Kuran-ı Kerim'den ayetlerin Almanca'ya tercüme edildiği gösteride Cumhurbaşkanı Joachim Gauck, binlerce kişiye seslendi ve "Teröristler bizi bölmek istedi ancak bunun tam tersini elde etti. Terör uluslararasıdır ama hür ve barışçı insanların ittifakı evrenseldir" dedi.
Peki, gösteri, Almanya'nın, PEGIDA gösterilerine, Dresden eylemlerine ya da cihadist gruplara şimdiye kadar üst perdeden vermiş olduğu en sıra dışı tepki mi? Bir Alman Şansölye'nin ve Cumhurbaşkanı'nın İslam'ı kucaklayan açıklamalarının İslamofobik gruplar üzerinde frenleyici bir etkisi olabilir mi?
Gazeteci Mete Çubukçu, bu soruların yanıtlarını Radyo Sputnik Editörü Murat Cengizer'e verdi.
"ALMANYA BAZINDA ÇOK CİDDİ BİR MESAJ VERİLDİ"
Gösterinin iki ayağının söz konusu olduğunu belirten Çubukçu, "Birincisi, Fransa'daki saldırıyı kınamak, Avrupa değerlerine sahip çıkmak, düşünce ve inanç özgürlüğünü savunmak. Diğer taraftan bu tür aşırılıkları kınamak, yabancı düşmanlığının bu tür saldırılara yol açmaması gerektiği yönünde bir mesajdı. Merkel, Gauck, Müslüman, Hristiyan ve Musevi temsilcileri vardı. Hep bir ağızdan, özellikle Almanya bazında çok ciddi bir mesaj verildi. Çünkü iki yönü var. PEGIDA hareketi yerel olsa bile giderek artan sayıda taraftar topluyor. Bunun karşısında durma söz konusu. Bu arada, ‘yabancı ve Müslümanlarla ilgili bugüne kadar neler yapılmadı, neler göz önüne alınmadı?' tartışmaları da Almanya bazlı olarak yeniden başlayacak gibi görünüyor" dedi.
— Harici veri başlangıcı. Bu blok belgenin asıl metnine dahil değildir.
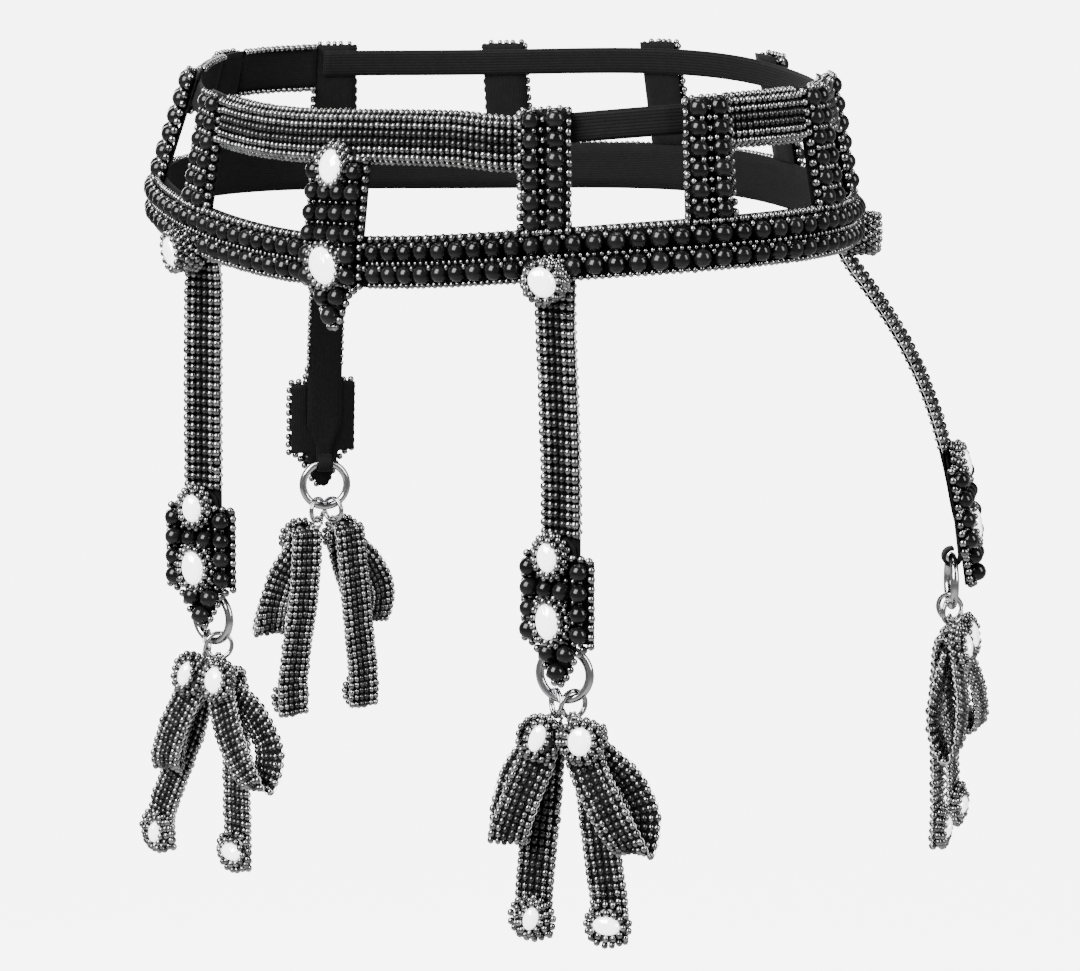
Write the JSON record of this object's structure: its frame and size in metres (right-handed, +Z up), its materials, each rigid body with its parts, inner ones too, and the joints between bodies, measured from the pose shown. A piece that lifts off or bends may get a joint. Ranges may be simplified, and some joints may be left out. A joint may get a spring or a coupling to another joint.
{
  "type": "beaded garter belt",
  "caption": "A beaded garter belt: two bead bands joined by posts, a pointed front tab with oval stones, and straps with bead plates, steel rings and folded bead bows.",
  "frame": {"origin": "the middle of the lower band's line, at the height of its upper bead row", "axes": "+X towards the wearer's left, +Y towards the wearer's back, +Z up; the front faces -Y"},
  "size_m": [0.3552, 0.2212, 0.3001],
  "materials": {
    "black_beads": "large round gloss black beads sewn in rows on black ribbon",
    "gunmetal_beads": "small glass seed beads with a dark steel-grey shine, with two black columns along each strip",
    "black_ribbon": "black woven elastic ribbon",
    "polished_steel": "smooth bright steel wire"
  },
  "bodies": {
    "belt": {"lower_band_front": "black_beads", "lower_band_back": "black_beads", "post_left_1": "black_beads", "post_left_2": "black_beads", "post_left_3": "black_beads", "post_left_4": "black_beads", "post_right_1": "black_beads", "post_right_2": "black_beads", "post_right_3": "black_beads", "post_right_4": "black_beads", "post_back_1": "black_beads", "post_back_2": "black_beads", "post_back_3": "black_beads", "upper_band_front_right": "gunmetal_beads", "upper_band_front_left": "gunmetal_beads", "upper_band_left_side": "gunmetal_beads", "upper_band_left_rear": "gunmetal_beads", "upper_band_right_side": "gunmetal_beads", "upper_band_right_rear": "gunmetal_beads", "elastic_left": "black_ribbon", "elastic_right": "black_ribbon", "elastic_back": "black_ribbon", "front_tab": "black_beads", "strap_front_right": "gunmetal_beads", "plate_front_right": "black_beads", "strap_rosette_front_right": "gunmetal_beads", "strap_front_left": "gunmetal_beads", "plate_front_left": "black_beads", "strap_rosette_front_left": "gunmetal_beads", "strap_rear_left": "gunmetal_beads", "plate_rear_left": "black_beads", "strap_rosette_rear_left": "gunmetal_beads", "strap_rear_right": "gunmetal_beads", "plate_rear_right": "black_beads", "strap_rosette_rear_right": "gunmetal_beads"},
    "swing_ring_front_right": {"ring_front_right": "polished_steel"},
    "hanging_bow_front_right_a": {"split_ring_front_right_a": "polished_steel", "bow_front_right_a": "gunmetal_beads"},
    "hanging_bow_front_right_b": {"split_ring_front_right_b": "polished_steel", "bow_front_right_b": "gunmetal_beads"},
    "swing_ring_front_left": {"ring_front_left": "polished_steel"},
    "hanging_bow_front_left_a": {"split_ring_front_left_a": "polished_steel", "bow_front_left_a": "gunmetal_beads"},
    "hanging_bow_front_left_b": {"split_ring_front_left_b": "polished_steel", "bow_front_left_b": "gunmetal_beads"},
    "swing_ring_rear_left": {"ring_rear_left": "polished_steel"},
    "hanging_bow_rear_left_a": {"split_ring_rear_left_a": "polished_steel", "bow_rear_left_a": "gunmetal_beads"},
    "hanging_bow_rear_left_b": {"split_ring_rear_left_b": "polished_steel", "bow_rear_left_b": "gunmetal_beads"},
    "swing_ring_rear_right": {"ring_rear_right": "polished_steel"},
    "hanging_bow_rear_right_a": {"split_ring_rear_right_a": "polished_steel", "bow_rear_right_a": "gunmetal_beads"},
    "hanging_bow_rear_right_b": {"split_ring_rear_right_b": "polished_steel", "bow_rear_right_b": "gunmetal_beads"}
  },
  "joints": [
    {"name": "ring_swing_front_right", "type": "hinge", "parent": "belt", "child": "swing_ring_front_right", "pos_m": [-0.06849, -0.08982, -0.1466], "axis": [0.9965, 0.0842, 0], "range_deg": [-8, 20]},
    {"name": "bow_swing_front_right_a", "type": "hinge", "parent": "swing_ring_front_right", "child": "hanging_bow_front_right_a", "pos_m": [-0.07168, -0.09009, -0.16402], "axis": [0.9965, 0.0842, 0], "range_deg": [-45, 20]},
    {"name": "bow_swing_front_right_b", "type": "hinge", "parent": "swing_ring_front_right", "child": "hanging_bow_front_right_b", "pos_m": [-0.0653, -0.08955, -0.16402], "axis": [0.9965, 0.0842, 0], "range_deg": [-45, 20]},
    {"name": "ring_swing_front_left", "type": "hinge", "parent": "belt", "child": "swing_ring_front_left", "pos_m": [0.10667, -0.07515, -0.14051], "axis": [0.8804, 0.4742, 0], "range_deg": [-8, 20]},
    {"name": "bow_swing_front_left_a", "type": "hinge", "parent": "swing_ring_front_left", "child": "hanging_bow_front_left_a", "pos_m": [0.10386, -0.07667, -0.15792], "axis": [0.8804, 0.4742, 0], "range_deg": [-45, 20]},
    {"name": "bow_swing_front_left_b", "type": "hinge", "parent": "swing_ring_front_left", "child": "hanging_bow_front_left_b", "pos_m": [0.10949, -0.07363, -0.15792], "axis": [0.8804, 0.4742, 0], "range_deg": [-45, 20]},
    {"name": "ring_swing_rear_left", "type": "hinge", "parent": "belt", "child": "swing_ring_rear_left", "pos_m": [0.13785, 0.08765, -0.12685], "axis": [-0.7682, 0.6402, 0], "range_deg": [-8, 20]},
    {"name": "bow_swing_rear_left_a", "type": "hinge", "parent": "swing_ring_rear_left", "child": "hanging_bow_rear_left_a", "pos_m": [0.14031, 0.0856, -0.14426], "axis": [-0.7682, 0.6402, 0], "range_deg": [-45, 20]},
    {"name": "bow_swing_rear_left_b", "type": "hinge", "parent": "swing_ring_rear_left", "child": "hanging_bow_rear_left_b", "pos_m": [0.13539, 0.08969, -0.14426], "axis": [-0.7682, 0.6402, 0], "range_deg": [-45, 20]},
    {"name": "ring_swing_rear_right", "type": "hinge", "parent": "belt", "child": "swing_ring_rear_right", "pos_m": [-0.17108, 0.05076, -0.12952], "axis": [-0.5396, -0.8419, 0], "range_deg": [-8, 20]},
    {"name": "bow_swing_rear_right_a", "type": "hinge", "parent": "swing_ring_rear_right", "child": "hanging_bow_rear_right_a", "pos_m": [-0.16935, 0.05345, -0.14693], "axis": [-0.5396, -0.8419, 0], "range_deg": [-45, 20]},
    {"name": "bow_swing_rear_right_b", "type": "hinge", "parent": "swing_ring_rear_right", "child": "hanging_bow_rear_right_b", "pos_m": [-0.1728, 0.04806, -0.14693], "axis": [-0.5396, -0.8419, 0], "range_deg": [-45, 20]}
  ]
}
Almanya Cumhurbaşkanı Gauck'un gösteri sırasında yaptığı açıklamalara da değinen Çubukçu, şu değerlendirmelerde bulundu: "Bu, gerçekten en üst düzey siyasilerin hem İslam karşıtlığını bastırmak hem de ortalama Alman halkına bir mesaj vermek, zihinlerde bir nefret öğesini tekrardan yaşatmamak için alınmış bir tedbir. Bu tabi ki bir şekilde normalleşmeyi sağlayacak, daha yumuşaklığa yönelik sözler. Dolayısıyla bu, en azından negatif etkiyi azaltacak bir söylem. Almanya açısından da doğal bir tanım. Müslümanlar da 4 milyonu aşan sayılarıyla, nihayetinde Almanya'nın bir parçası. O yüzden, Almanya'da olumlu karşılanan bir gelişme olduğu söylenebilir."